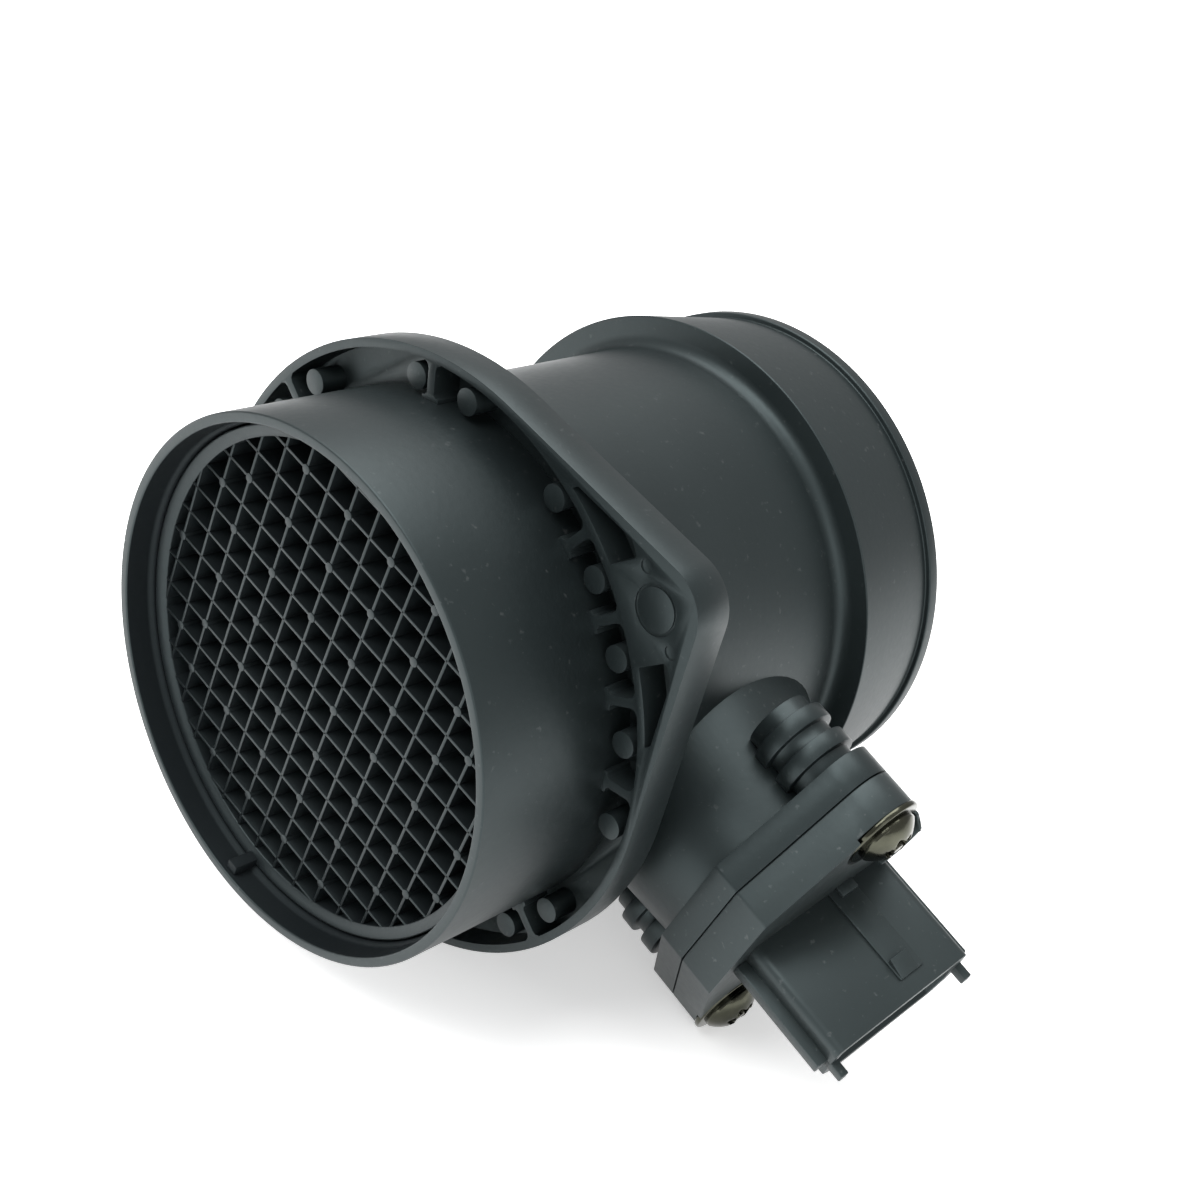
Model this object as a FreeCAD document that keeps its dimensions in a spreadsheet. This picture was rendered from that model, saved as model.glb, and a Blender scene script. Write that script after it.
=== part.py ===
import FreeCAD, Part
import math
import os
import re
import Sketcher
from FreeCAD import Placement, Rotation, Vector

# Mass airflow sensor: a moulded air duct with a ribbed two-ear flange, a lattice in its inlet,
# and a plug-in sensor with a cable header. All sizes are in millimetres, all turns in degrees.
# Frame: the origin is on the duct axis in the front plane of the flange, +X runs down the duct,
# +Z is up as the sensor lies on a table, on the rim of its flange and its lower screw washer.
# Inside a piece, x is counted from the inlet face.
# A turn is counted from +Z, right-handed about +X.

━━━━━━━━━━

» **Exercise details**
Output all of the data again. Match it exactly.

» **The response**
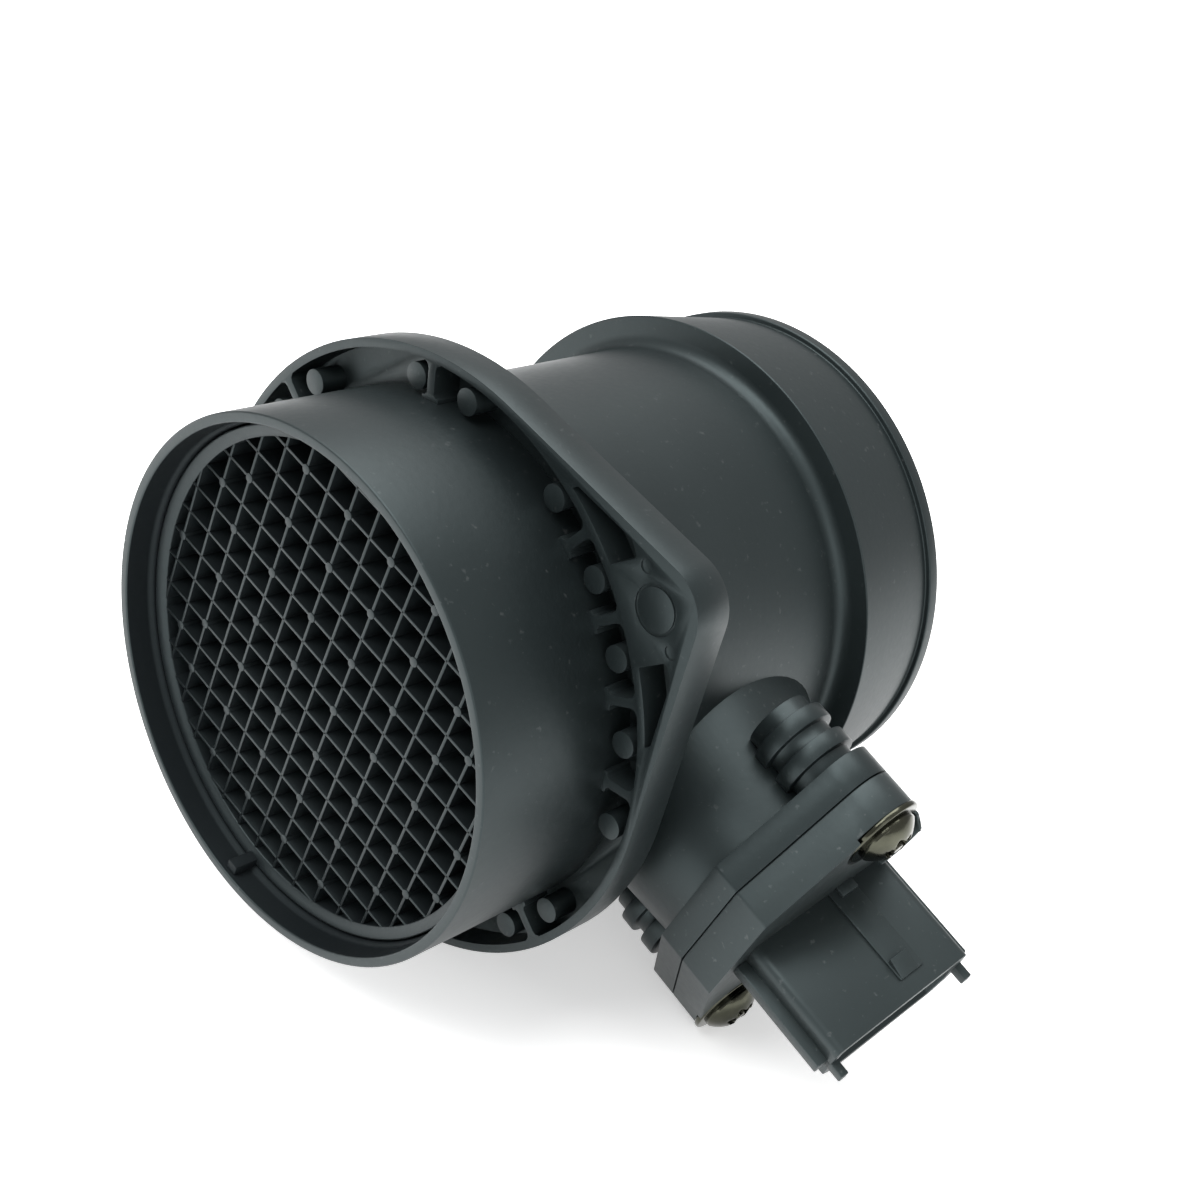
Model this object as a FreeCAD document that keeps its dimensions in a spreadsheet. This picture was rendered from that model, saved as model.glb, and a Blender scene script. Write that script after it.
=== part.py ===
import FreeCAD, Part
import math
import os
import re
import Sketcher
from FreeCAD import Placement, Rotation, Vector

# Mass airflow sensor: a moulded air duct with a ribbed two-ear flange, a lattice in its inlet,
# and a plug-in sensor with a cable header. All sizes are in millimetres, all turns in degrees.
# Frame: the origin is on the duct axis in the front plane of the flange, +X runs down the duct,
# +Z is up as the sensor lies on a table, on the rim of its flange and its lower screw washer.
# Inside a piece, x is counted from the inlet face.
# A turn is counted from +Z, right-handed about +X.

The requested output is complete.